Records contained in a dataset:
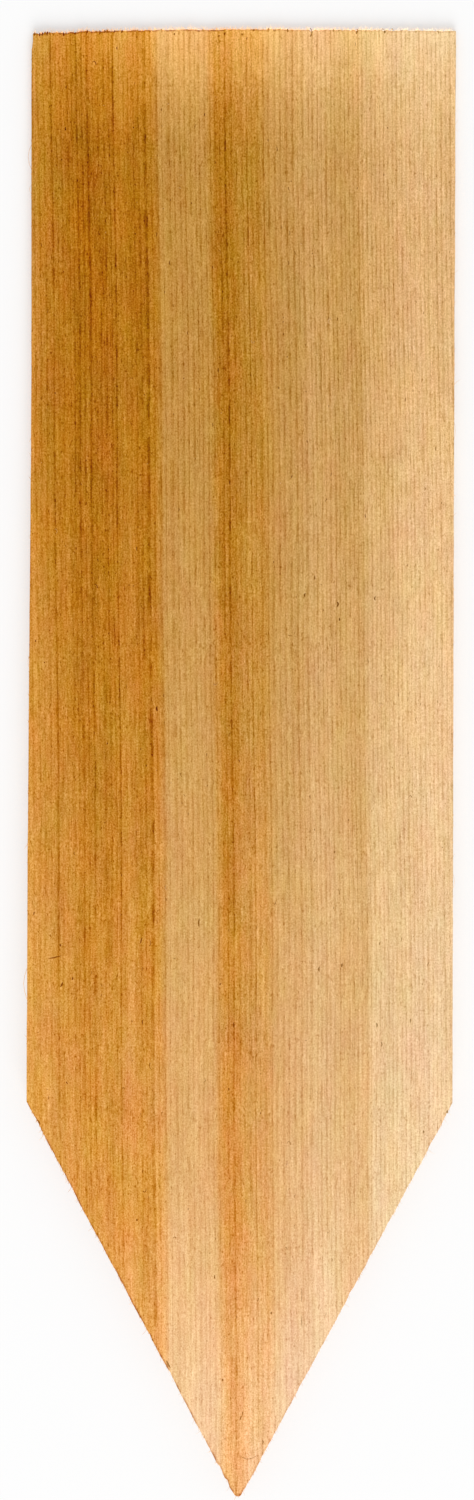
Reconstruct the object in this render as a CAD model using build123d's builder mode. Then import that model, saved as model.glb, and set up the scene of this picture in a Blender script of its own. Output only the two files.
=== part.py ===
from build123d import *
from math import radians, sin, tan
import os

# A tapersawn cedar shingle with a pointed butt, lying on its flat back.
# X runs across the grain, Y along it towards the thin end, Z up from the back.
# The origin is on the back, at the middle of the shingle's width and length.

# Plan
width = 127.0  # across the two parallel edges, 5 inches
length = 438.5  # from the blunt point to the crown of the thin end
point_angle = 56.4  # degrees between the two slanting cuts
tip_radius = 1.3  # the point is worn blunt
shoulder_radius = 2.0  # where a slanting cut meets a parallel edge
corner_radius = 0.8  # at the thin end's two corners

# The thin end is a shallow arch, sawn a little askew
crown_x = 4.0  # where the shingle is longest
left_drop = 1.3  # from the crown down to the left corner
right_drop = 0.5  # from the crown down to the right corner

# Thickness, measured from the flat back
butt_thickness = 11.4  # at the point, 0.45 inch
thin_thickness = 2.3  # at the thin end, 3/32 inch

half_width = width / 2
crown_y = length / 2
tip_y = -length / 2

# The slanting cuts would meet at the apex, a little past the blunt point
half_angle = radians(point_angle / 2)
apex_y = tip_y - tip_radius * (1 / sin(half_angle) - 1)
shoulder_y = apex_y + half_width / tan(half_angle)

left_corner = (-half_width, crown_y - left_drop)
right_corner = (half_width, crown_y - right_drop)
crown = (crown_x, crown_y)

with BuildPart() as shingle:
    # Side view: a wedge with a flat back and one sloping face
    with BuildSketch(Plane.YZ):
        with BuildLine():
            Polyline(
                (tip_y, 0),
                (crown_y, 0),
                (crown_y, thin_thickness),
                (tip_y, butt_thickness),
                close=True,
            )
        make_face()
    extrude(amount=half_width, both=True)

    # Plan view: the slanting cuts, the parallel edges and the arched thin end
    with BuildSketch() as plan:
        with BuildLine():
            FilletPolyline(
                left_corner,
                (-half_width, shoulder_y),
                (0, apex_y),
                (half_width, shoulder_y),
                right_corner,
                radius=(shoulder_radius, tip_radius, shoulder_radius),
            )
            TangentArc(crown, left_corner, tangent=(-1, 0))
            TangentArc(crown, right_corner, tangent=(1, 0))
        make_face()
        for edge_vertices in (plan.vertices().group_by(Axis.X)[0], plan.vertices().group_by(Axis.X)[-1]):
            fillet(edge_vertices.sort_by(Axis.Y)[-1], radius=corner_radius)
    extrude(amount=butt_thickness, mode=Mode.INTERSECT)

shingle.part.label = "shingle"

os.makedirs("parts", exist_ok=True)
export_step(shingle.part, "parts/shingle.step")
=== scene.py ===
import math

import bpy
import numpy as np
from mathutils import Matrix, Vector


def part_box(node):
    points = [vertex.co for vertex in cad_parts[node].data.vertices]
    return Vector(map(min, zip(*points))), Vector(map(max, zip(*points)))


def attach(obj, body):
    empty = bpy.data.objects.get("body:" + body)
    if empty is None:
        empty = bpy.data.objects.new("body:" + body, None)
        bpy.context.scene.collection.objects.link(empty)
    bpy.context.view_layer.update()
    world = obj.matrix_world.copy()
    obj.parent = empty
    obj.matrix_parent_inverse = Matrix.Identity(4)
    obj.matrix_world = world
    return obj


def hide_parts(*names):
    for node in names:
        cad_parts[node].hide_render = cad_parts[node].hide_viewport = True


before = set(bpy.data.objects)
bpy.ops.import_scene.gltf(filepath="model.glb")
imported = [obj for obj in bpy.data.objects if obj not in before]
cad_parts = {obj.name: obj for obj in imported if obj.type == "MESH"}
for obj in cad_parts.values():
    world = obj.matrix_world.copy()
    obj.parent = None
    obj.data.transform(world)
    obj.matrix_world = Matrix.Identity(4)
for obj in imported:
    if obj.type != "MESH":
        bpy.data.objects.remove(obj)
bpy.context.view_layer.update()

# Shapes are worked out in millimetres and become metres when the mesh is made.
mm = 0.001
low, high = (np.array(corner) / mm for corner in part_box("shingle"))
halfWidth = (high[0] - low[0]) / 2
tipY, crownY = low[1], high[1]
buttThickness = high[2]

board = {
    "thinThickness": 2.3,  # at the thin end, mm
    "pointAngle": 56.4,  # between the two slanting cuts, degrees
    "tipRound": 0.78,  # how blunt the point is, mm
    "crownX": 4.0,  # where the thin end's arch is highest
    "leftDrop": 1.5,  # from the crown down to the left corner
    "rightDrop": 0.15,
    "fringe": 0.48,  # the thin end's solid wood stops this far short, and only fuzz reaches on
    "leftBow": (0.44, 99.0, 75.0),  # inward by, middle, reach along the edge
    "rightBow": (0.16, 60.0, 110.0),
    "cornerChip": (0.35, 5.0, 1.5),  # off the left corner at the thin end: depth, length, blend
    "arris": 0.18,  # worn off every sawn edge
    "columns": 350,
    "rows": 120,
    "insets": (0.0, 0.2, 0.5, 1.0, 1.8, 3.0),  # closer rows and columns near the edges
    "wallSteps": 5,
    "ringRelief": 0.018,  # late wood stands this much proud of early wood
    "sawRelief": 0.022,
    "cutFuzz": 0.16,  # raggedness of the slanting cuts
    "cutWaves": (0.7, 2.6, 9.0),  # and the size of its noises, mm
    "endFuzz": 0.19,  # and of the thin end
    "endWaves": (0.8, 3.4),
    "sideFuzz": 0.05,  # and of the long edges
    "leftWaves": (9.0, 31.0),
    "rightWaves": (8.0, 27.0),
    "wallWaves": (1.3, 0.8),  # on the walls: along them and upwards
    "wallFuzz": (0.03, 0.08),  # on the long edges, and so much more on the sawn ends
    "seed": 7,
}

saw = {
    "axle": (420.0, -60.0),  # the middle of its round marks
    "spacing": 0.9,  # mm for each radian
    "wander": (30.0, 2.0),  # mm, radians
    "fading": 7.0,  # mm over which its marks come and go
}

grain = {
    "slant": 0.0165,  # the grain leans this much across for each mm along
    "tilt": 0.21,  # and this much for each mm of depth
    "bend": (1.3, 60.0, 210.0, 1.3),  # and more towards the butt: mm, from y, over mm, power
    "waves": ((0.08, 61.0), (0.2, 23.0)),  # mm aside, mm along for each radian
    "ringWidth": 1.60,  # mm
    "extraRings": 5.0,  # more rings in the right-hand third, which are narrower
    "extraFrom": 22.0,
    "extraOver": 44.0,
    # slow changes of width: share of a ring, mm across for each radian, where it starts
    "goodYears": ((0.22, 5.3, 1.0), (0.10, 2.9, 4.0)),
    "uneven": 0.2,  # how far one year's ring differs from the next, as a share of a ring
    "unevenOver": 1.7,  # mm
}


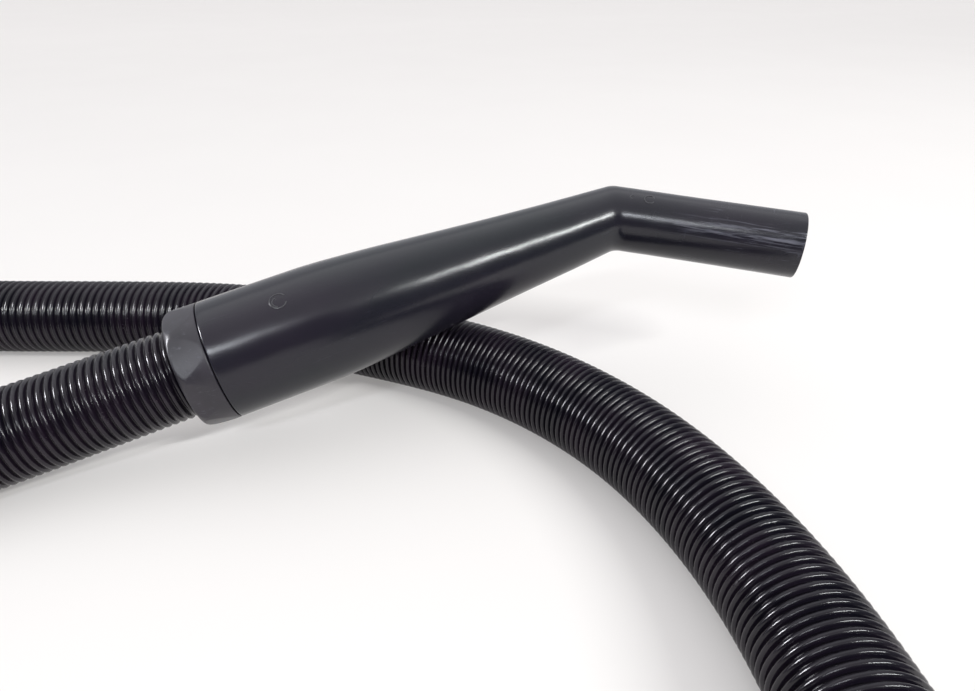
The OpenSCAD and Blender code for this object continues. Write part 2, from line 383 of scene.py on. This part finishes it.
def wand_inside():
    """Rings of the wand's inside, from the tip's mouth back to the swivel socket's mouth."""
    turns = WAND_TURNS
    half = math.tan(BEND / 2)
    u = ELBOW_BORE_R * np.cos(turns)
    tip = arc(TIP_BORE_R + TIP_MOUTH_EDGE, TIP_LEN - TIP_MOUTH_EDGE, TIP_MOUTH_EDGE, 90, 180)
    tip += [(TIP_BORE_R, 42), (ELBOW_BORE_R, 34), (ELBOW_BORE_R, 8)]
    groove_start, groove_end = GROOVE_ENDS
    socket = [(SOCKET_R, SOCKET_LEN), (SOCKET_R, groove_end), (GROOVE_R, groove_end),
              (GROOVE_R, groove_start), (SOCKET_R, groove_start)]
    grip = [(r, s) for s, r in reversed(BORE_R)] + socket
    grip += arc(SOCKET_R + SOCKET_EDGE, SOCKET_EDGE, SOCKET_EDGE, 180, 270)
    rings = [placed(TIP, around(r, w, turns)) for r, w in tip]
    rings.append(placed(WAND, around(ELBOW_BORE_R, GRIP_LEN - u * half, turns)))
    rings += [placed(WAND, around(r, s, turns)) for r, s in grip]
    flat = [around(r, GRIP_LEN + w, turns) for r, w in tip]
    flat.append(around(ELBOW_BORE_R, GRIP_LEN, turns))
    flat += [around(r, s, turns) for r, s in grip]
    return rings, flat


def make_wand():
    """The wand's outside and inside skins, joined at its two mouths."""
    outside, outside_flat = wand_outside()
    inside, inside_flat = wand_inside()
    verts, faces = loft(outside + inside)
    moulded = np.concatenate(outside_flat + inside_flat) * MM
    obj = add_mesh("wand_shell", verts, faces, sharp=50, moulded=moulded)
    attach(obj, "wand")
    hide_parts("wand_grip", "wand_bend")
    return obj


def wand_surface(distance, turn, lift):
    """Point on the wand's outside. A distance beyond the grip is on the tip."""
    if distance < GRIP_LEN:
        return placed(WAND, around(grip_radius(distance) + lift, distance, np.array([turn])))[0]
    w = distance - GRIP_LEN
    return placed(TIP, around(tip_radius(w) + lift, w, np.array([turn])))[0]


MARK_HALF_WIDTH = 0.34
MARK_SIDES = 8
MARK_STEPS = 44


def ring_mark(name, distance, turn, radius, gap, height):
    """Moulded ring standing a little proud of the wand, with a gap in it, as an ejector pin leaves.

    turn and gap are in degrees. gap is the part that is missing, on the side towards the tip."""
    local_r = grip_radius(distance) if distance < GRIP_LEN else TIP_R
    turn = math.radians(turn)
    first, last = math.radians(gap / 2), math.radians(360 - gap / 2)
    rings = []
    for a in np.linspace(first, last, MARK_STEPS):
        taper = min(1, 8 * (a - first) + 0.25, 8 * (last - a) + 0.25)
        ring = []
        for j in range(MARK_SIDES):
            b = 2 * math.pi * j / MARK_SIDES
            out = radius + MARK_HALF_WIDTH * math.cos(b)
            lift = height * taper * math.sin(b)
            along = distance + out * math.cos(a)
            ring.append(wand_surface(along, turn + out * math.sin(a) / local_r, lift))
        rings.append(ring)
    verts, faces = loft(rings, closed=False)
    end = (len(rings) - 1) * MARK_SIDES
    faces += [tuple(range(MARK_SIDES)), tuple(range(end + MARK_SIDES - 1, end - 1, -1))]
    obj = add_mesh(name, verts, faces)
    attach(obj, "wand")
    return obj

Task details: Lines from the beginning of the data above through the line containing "tip_y = -length / 2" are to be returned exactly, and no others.

Response to this exercise:
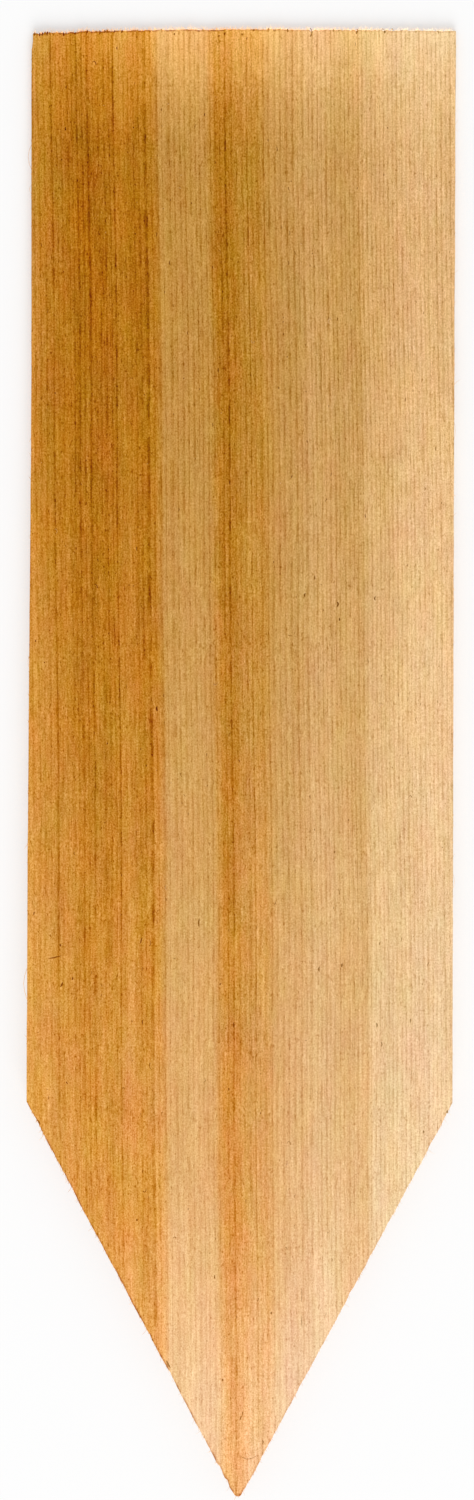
Reconstruct the object in this render as a CAD model using build123d's builder mode. Then import that model, saved as model.glb, and set up the scene of this picture in a Blender script of its own. Output only the two files.
=== part.py ===
from build123d import *
from math import radians, sin, tan
import os

# A tapersawn cedar shingle with a pointed butt, lying on its flat back.
# X runs across the grain, Y along it towards the thin end, Z up from the back.
# The origin is on the back, at the middle of the shingle's width and length.

# Plan
width = 127.0  # across the two parallel edges, 5 inches
length = 438.5  # from the blunt point to the crown of the thin end
point_angle = 56.4  # degrees between the two slanting cuts
tip_radius = 1.3  # the point is worn blunt
shoulder_radius = 2.0  # where a slanting cut meets a parallel edge
corner_radius = 0.8  # at the thin end's two corners

# The thin end is a shallow arch, sawn a little askew
crown_x = 4.0  # where the shingle is longest
left_drop = 1.3  # from the crown down to the left corner
right_drop = 0.5  # from the crown down to the right corner

# Thickness, measured from the flat back
butt_thickness = 11.4  # at the point, 0.45 inch
thin_thickness = 2.3  # at the thin end, 3/32 inch

half_width = width / 2
crown_y = length / 2
tip_y = -length / 2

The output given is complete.